PORT-AU-PRINCE, (Reuters) – The international community gave its blessing yesterday to Haiti’s presidential run-off and urged Haitians to calmly wait for the first results due next week to ensure a credible, transparent outcome.
Despite scattered incidents of violence which killed at least two people, voting on Sunday went off peacefully in general in the Caribbean state, one of the world’s poorest, where elections are often marred by unrest.
The United Nations, the European Union and observers from the Organization of American States and the Caribbean Community all hailed the second round run-off vote as a major improvement over the turbulent first round held on Nov. 28.

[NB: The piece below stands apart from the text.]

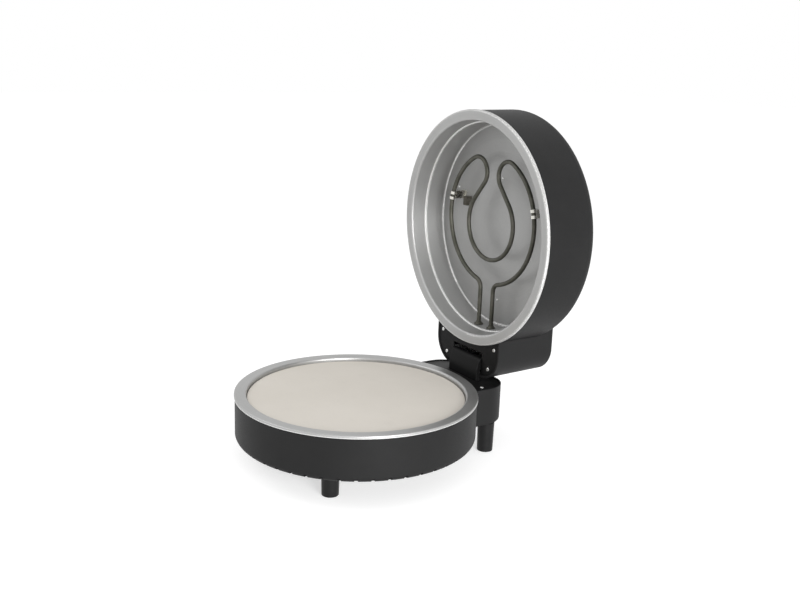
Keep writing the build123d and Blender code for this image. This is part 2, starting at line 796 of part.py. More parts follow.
frame_spots = [(-frame_screw_x, frame_screw_y), (frame_screw_x, frame_screw_y)]
with BuildPart() as lid_hinge_frame:
    ear_length = ear_back - ear_front
    ear_middle = (ear_back + ear_front) / 2
    for hand in (-1, 1):
        with BuildSketch(side_of(lid_frame, hand * ear_inside)):
            with Locations((ear_middle, lid_cover_back + ear_height / 2)):
                RectangleRounded(ear_length, ear_height, ear_corner)
            with Locations((ear_middle, lid_cover_back + ear_height / 4)):
                Rectangle(ear_length, ear_height / 2)
            with Locations((hinge_reach, hinge_over_rim)):
                Circle(pin_radius + pin_press_play, mode=Mode.SUBTRACT)
        extrude(amount=hand * ear_thickness)
        with BuildSketch(lid_frame.offset(lid_cover_back)):
            with Locations((hand * (ear_inside + ear_flange_width / 2), frame_screw_y)):
                Rectangle(ear_flange_width, ear_flange_length)
        extrude(amount=ear_flange_thickness)
    with BuildSketch(lid_frame.offset(lid_cover_back + ear_height - tie_thickness)):
        with Locations((0, ear_middle)):
            Rectangle(2 * ear_outside, ear_length - 2 * ear_corner)
    extrude(amount=tie_thickness)
    add(drill(lid_frame.offset(lid_cover_back + ear_flange_thickness), frame_spots,
              screw_radius + screw_play, ear_flange_thickness), mode=Mode.SUBTRACT)
export(lid_hinge_frame, "lid_hinge_frame")

# ---- lid: painted drum, pan and insulation ---------------------------------
handle_legs = handle_half_span - handle_bar / 2
handle_spots = [(-handle_legs, handle_y), (handle_legs, handle_y)]

with BuildPart() as lid_shell:
    add(drum_form(lid_frame, 1, lid_depth, drum_wall, lid_edge_round))
    add(leg_holes(lid_frame, upper_heater_depth, drum_radius - 3 * drum_wall, lid_housing_end,
                  heater_hole_radius), mode=Mode.SUBTRACT)
    add(drill(lid_frame.offset(lid_depth), handle_spots, screw_radius + screw_play,
              drum_wall), mode=Mode.SUBTRACT)
export(lid_shell, "lid_shell")

with BuildPart() as lid_pan:
    step_outer = lid_mouth_radius - lid_draft + half_sheet
    step_inner = step_outer - lid_step_width
    add(sheet_form(
        lid_frame,
        [
            (rim_radius - half_sheet, rim_lip_depth),
            (rim_radius - half_sheet, half_sheet),
            (lid_mouth_radius + half_sheet, half_sheet),
            (step_outer, lid_step_depth),
            (step_inner, lid_step_depth),
            (step_inner - lid_draft, lid_plate_depth + half_sheet),
            (0, lid_plate_depth + half_sheet),
        ],
        [lip_bend, pan_bend, lid_step_bend, lid_step_bend, pan_bend],
    ))
    add(leg_holes(lid_frame, upper_heater_depth, step_inner - 3 * pan_bend, drum_radius,
                  heater_hole_radius), mode=Mode.SUBTRACT)
export(lid_pan, "lid_pan")

with BuildPart() as insulation_blanket:
    with BuildSketch(lid_frame.offset(lid_plate_depth + sheet)):
        Circle(step_inner - lid_draft - blanket_margin)
    extrude(amount=blanket_thickness)
export(insulation_blanket, "insulation_blanket")

with BuildPart() as temperature_sensor:
    with BuildSketch(lid_frame.offset(lid_plate_depth)):
        with Locations((sensor_x, sensor_y)):
            Rectangle(sensor_width, sensor_length)
    extrude(amount=-sensor_height)
export(temperature_sensor, "temperature_sensor")

# ---- lid hinge housing -----------------------------------------------------
lid_cover_spots = [(-lid_cover_screw_x, lid_cover_screw_y), (lid_cover_screw_x, lid_cover_screw_y)]
lens_spots = [(-lens_x, lens_y), (lens_x, lens_y)]
housing_roof = lid_housing_depth - housing_wall


def lid_housing_block(inset, low, high, top_round):
    return housing_form(lid_frame, (lid_housing_start, lid_housing_end), lid_housing_nose, low, high,
                        inset, lid_depth, lid_edge_round, top_round, lid_housing_draft)


with BuildPart() as lid_hinge_housing:
    add(lid_housing_block(0, lid_housing_front, lid_housing_depth, lid_housing_round))
    add(lid_housing_block(housing_wall, 0, housing_roof, lid_housing_round), mode=Mode.SUBTRACT)
    with BuildSketch(lid_frame.offset(lid_cover_back)):
        with Locations(*lid_cover_spots):
            Circle(pillar_radius)
    extrude(amount=housing_roof - lid_cover_back)
    add(drill(lid_frame.offset(lid_cover_back + screw_depth), lid_cover_spots,
              screw_radius + screw_play, screw_depth), mode=Mode.SUBTRACT)
    add(drill(lid_frame.offset(lid_housing_depth), [(0, knob_y)], shaft_radius + 2 * screw_play,
              housing_wall), mode=Mode.SUBTRACT)
    add(drill(lid_frame.offset(lid_housing_depth), lens_spots, lens_stem_radius + screw_play,
              housing_wall), mode=Mode.SUBTRACT)
    add(leg_holes(lid_frame, upper_heater_depth, drum_radius - housing_wall,
                  drum_radius + 2 * housing_wall, terminal_seal_radius + heater_hole_play),
        mode=Mode.SUBTRACT)
export(lid_hinge_housing, "lid_hinge_housing")

with BuildPart() as lid_hinge_cover:
    add(lid_housing_block(housing_wall + cover_play, lid_cover_face, lid_cover_back, 0))
    with BuildSketch(lid_frame.offset(lid_cover_face)):
        with Locations((0, (slot_front + slot_back) / 2)):
            Rectangle(bracket_width + 2 * bracket_side_play, slot_back - slot_front)
    extrude(amount=cover_thickness, mode=Mode.SUBTRACT)
    add(drill(lid_frame.offset(lid_cover_back), lid_cover_spots + frame_spots,
              screw_radius + screw_play, cover_thickness), mode=Mode.SUBTRACT)
export(lid_hinge_cover, "lid_hinge_cover")

lid_cover_seat = Plane(lid_frame.from_local_coords((0, 0, lid_cover_face)),
                       x_dir=-lid_frame.x_dir, z_dir=-lid_frame.z_dir)
with BuildPart() as lid_cover_screws:
    add(screw_form(lid_cover_seat, [(-x, y) for x, y in lid_cover_spots + frame_spots],
                   screw_head_radius, screw_head_height, screw_radius,
                   cover_thickness + ear_flange_thickness + screw_radius))
export(lid_cover_screws, "lid_cover_screws")

# ---- controls on the lid housing -------------------------------------------
knob_centre = Plane(lid_frame.from_local_coords((0, knob_y, 0)),
                    x_dir=lid_frame.x_dir, z_dir=lid_frame.z_dir)

with BuildPart() as thermostat_dial:
    with BuildSketch(knob_centre.offset(lid_housing_depth)):
        Circle(dial_radius)
        Circle(shaft_radius + 2 * screw_play, mode=Mode.SUBTRACT)
    extrude(amount=dial_thickness)
    dial_face = thermostat_dial.faces().sort_by(axis_of(lid_frame))[-1]
    chamfer(dial_face.outer_wire().edges(), dial_thickness / 2)
export(thermostat_dial, "thermostat_dial")

with BuildPart() as thermostat:
    with BuildSketch(knob_centre.offset(housing_roof)):
        Rectangle(thermostat_width, thermostat_length)
    extrude(amount=-thermostat_height)
    with BuildSketch(knob_centre.offset(housing_roof)):
        Circle(shaft_radius + 2 * screw_play)
    extrude(amount=-thermostat_height / 2, mode=Mode.SUBTRACT)
export(thermostat, "thermostat")

with BuildPart() as thermostat_shaft:
    shaft_low = housing_roof - thermostat_height / 2 + knob_gap
    shaft_high = knob_base + shaft_length
    with BuildSketch(knob_centre.offset(shaft_low)):
        Circle(shaft_radius)
    extrude(amount=shaft_high - shaft_low)
    with BuildSketch(knob_centre.offset(knob_base)):
        with Locations((0, shaft_radius)):
            Rectangle(2 * shaft_radius, 2 * shaft_flat)
    extrude(amount=shaft_length, mode=Mode.SUBTRACT)
export(thermostat_shaft, "thermostat_shaft")

with BuildPart() as thermostat_knob:
    with BuildSketch(profile_of(knob_centre)):
        with BuildLine():
            FilletPolyline(
                (0, knob_base), (knob_radius, knob_base),
                (knob_radius - knob_draft, knob_base + knob_height), (0, knob_base + knob_height),
                radius=[0, 0, knob_round, 0], close=True,
            )
        make_face()
    revolve(axis=axis_of(knob_centre))
    with BuildSketch(knob_centre.offset(knob_base + knob_floor)):
        with PolarLocations(knob_radius + knob_flute_radius / 3, knob_flutes):
            Circle(knob_flute_radius)
    extrude(amount=knob_height, mode=Mode.SUBTRACT)
    with BuildSketch(knob_centre.offset(knob_base)):
        Circle(shaft_radius + screw_play)
        with Locations((0, shaft_radius)):
            Rectangle(2 * shaft_radius, 2 * (shaft_flat - screw_play), mode=Mode.SUBTRACT)
    extrude(amount=shaft_length + screw_play, mode=Mode.SUBTRACT)
export(thermostat_knob, "thermostat_knob")


def lens_form(spot):
    """Domed pilot-lamp lens with a stem through the housing's top."""
    dome_radius = (lens_radius**2 + lens_rise**2) / (2 * lens_rise)
    half_way = math.asin(lens_radius / dome_radius) / 2
    dome_top = lid_housing_depth + lens_rise
    lens_centre = Plane(lid_frame.from_local_coords((spot[0], spot[1], 0)),
                        x_dir=lid_frame.x_dir, z_dir=lid_frame.z_dir)
    with BuildPart() as lens:
        with BuildSketch(profile_of(lens_centre)):
            with BuildLine():
                Polyline(
                    (0, dome_top), (0, housing_roof),
                    (lens_stem_radius, housing_roof), (lens_stem_radius, lid_housing_depth),
                    (lens_radius, lid_housing_depth),
                )
                ThreePointArc(
                    (lens_radius, lid_housing_depth),
                    (dome_radius * math.sin(half_way),
                     dome_top - dome_radius * (1 - math.cos(half_way))),
                    (0, dome_top),
                )
            make_face()
        revolve(axis=axis_of(lens_centre))
    return lens.part


with BuildPart() as power_lamp_lens:
    add(lens_form(lens_spots[0]))
export(power_lamp_lens, "power_lamp_lens")

with BuildPart() as heating_lamp_lens:
    add(lens_form(lens_spots[1]))
export(heating_lamp_lens, "heating_lamp_lens")

with BuildPart() as pilot_lamps:
    with BuildSketch(lid_frame.offset(housing_roof)):
        with Locations(*lens_spots):
            Circle(lamp_radius)
    extrude(amount=-lamp_length)
export(pilot_lamps, "pilot_lamps")

# ---- lid handle ------------------------------------------------------------
with BuildPart() as lid_handle:
    with BuildSketch(across(lid_frame, handle_y + handle_width / 2)):
        with BuildLine():
            FilletPolyline(
                (-handle_legs, lid_depth),
                (-handle_legs, lid_depth + handle_rise - handle_bar / 2),
                (handle_legs, lid_depth + handle_rise - handle_bar / 2),
                (handle_legs, lid_depth),
                radius=handle_bend,
            )
        trace(line_width=handle_bar)
    extrude(amount=handle_width)
    long_edges = lid_handle.faces().filter_by(Axis(lid_frame.origin, lid_frame.y_dir)).edges()
    seat_edges = lid_handle.faces().sort_by(axis_of(lid_frame))[:2].edges()
    fillet([edge for edge in long_edges if edge not in seat_edges], handle_round)
    add(drill(lid_frame.offset(lid_depth + handle_screw_depth), handle_spots,
              screw_radius + screw_play, handle_screw_depth), mode=Mode.SUBTRACT)
export(lid_handle, "lid_handle")

handle_screw_seat = Plane(lid_frame.from_local_coords((0, 0, lid_depth - drum_wall)),
                          x_dir=-lid_frame.x_dir, z_dir=-lid_frame.z_dir)
with BuildPart() as handle_screws:
    add(screw_form(handle_screw_seat, [(-x, y) for x, y in handle_spots], screw_head_radius,
                   screw_head_height, screw_radius, drum_wall + handle_screw_depth - screw_radius))
export(handle_screws, "handle_screws")


# ---- feet ------------------------------------------------------------------
def foot_form(spots, top):
    """Tapered feet from the given drop under the ring, hollow below the web."""
    tip = foot_plane_drop - foot_pad_proud
    with BuildPart() as feet:
        for x, y in spots:
            centre = Plane(base_frame.from_local_coords((x, y, 0)))
            with BuildSketch(profile_of(centre)):
                with BuildLine():
                    FilletPolyline(
                        (foot_bore_radius, -top - foot_web), (foot_bore_radius, -tip),
                        (foot_tip_radius, -tip), (foot_radius, -top),
                        (screw_radius + screw_play, -top), (screw_radius + screw_play, -top - foot_web),
                        radius=[0, 0, foot_edge_round, 0, 0, 0], close=True,
                    )
                make_face()
            revolve(axis=axis_of(centre))
            with BuildSketch(centre.offset(-tip)):
                Circle(foot_pad_radius + screw_play)
            extrude(amount=foot_pad_height - foot_pad_proud, mode=Mode.SUBTRACT)
    return feet.part


with BuildPart() as front_feet:
    add(foot_form(front_spots, base_depth))
export(front_feet, "front_feet")

with BuildPart() as rear_feet:
    add(foot_form(rear_spots, base_housing_bottom))
export(rear_feet, "rear_feet")

with BuildPart() as foot_pads:
    with BuildSketch(base_frame.offset(-foot_plane_drop)):
        with Locations(*foot_spots):
            Circle(foot_pad_radius)
    extrude(amount=foot_pad_height)
export(foot_pads, "foot_pads")

with BuildPart() as foot_screws:
    for spots, top, floor in (
        (front_spots, base_depth, base_floor),
        (rear_spots, base_housing_bottom, housing_wall),
    ):
        seat = Plane(base_frame.from_local_coords((0, 0, -top - foot_web)),
                     x_dir=(-1, 0, 0), z_dir=(0, 0, -1))
        add(screw_form(seat, [(-x, y) for x, y in spots], screw_head_radius, screw_head_height,
                       screw_radius, foot_web + floor))
export(foot_screws, "foot_screws")
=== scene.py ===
import math

import bmesh
import bpy
from mathutils import Matrix, Vector


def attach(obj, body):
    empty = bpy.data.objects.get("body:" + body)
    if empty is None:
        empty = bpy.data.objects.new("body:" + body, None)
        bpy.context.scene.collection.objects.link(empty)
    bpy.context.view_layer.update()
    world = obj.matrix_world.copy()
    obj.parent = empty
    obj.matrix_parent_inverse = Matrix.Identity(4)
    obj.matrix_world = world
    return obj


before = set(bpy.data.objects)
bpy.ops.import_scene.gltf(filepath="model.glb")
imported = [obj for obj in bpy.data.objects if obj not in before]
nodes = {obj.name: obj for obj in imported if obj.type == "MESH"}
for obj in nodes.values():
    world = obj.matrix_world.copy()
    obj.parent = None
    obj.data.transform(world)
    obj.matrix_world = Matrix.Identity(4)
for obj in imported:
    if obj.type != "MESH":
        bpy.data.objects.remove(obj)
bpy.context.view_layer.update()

# Lay-out of the model, in metres.
AXIS_Y = -0.072                       # round axis of the base
RING_Z = 0.106                        # top of the base ring
LID = Vector((0, 0.1174, 0.329))      # centre of the lid's rim plane, lid open


def lid_point(x, y, depth):
    """Lid coordinates: x across, y towards the hinge, depth from the rim plane."""
    return Vector((x, LID.y + depth, LID.z - y))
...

U.N. Secretary-General Ban Ki-moon congratulated Haiti on “the successful conduct” of Sunday’s elections.
Official preliminary results from the presidential run-off between singer Michel Martelly and former first lady Mirlande Manigat are due on March 31, with definitive results after resolution of legal challenges to be announced on April 16.
The long wait for results has raised fears that impatience and early victory claims in the candidates’ camps could trigger street protests and clashes in the volatile country, which is struggling to recover from a devastating earthquake last year.
Haiti’s electoral authorities have banned public demonstrations by the candidates’ parties and supporters until official results are announced.
The most recent opinion polls have shown shaven-headed Martelly, 50, a political newcomer and star of Haiti’s Konpa carnival music who had campaigned on an energetic promise of change, leading by several percentage points over his more experienced rival Manigat, a 70-year-old law professor.